Spectators crowd the track to snap photos of racing action. (Photo by Grand Prix Association of Long Beach.

The event is a success for the Long Beach Convention & Visitors Bureau, which shows off the city’s capabilities to dozens of meeting planners each year during the Grand Prix.

“Over the years it has been one of our most successful presentations that we use to sell clients on why they should bring their events to Long Beach,” said LBCVB Director of PR Bob Maguglin. This year, the bureau brought more than 60 meeting planners in to show off the city’s hotels, attractions and venues.

“But mostly what we’re showing them is how well this city gets together in every aspect for an event,” he added. “We never fail to book conventions and business from the Grand Prix.”

He added that the Grand Prix of Long Beach extends the media reach for the city all across the country.

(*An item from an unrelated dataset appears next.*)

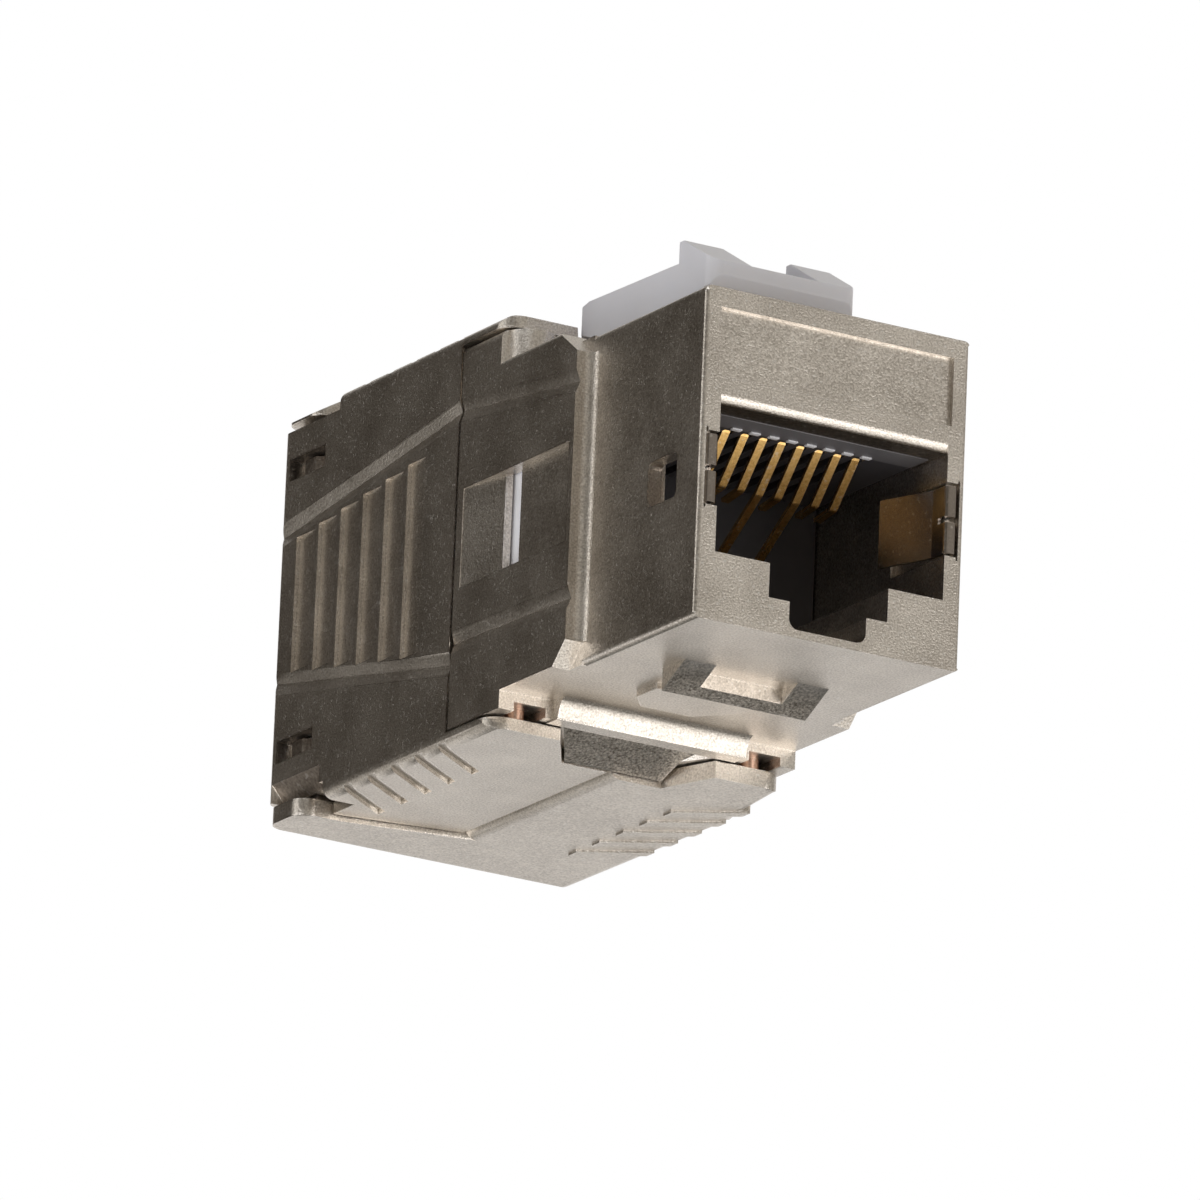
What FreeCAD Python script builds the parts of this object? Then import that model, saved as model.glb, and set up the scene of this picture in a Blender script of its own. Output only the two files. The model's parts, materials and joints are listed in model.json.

The meeting planners from around the country represent a mix of those who have brought repeat business and those who may not have hosted events in Long Beach yet. Should this year’s group all book events, it would lead to about $52 million in economic impact to the city.

“They do close a number of deals every year based on the number of meeting planners who are present for the Grand Prix, and that’s something that the city needs to take into consideration when they’re looking at their options,” said Michaelian, alluding to the recent talk of bringing a Formula 1 race to Long Beach. Another consideration is the potential cost increase F1 would bring to the consumer and if the demographic could support the pricier ticket.

“Our top price for three days is $135 and we’ve seen scenarios for Formula 1 where that number would be in the high $400-$500 range,” Michaelian said. “You have to wonder how many citizens of Long Beach would be able to come for that price.”

“We feel that the Grand Prix and the way we have our event structured provides the maximum opportunity for citizens to come back and be involved in their event, because it really is a civic event as well as a city event,” he added.

The Grand Prix of Long Beach is contracted with the city until 2018.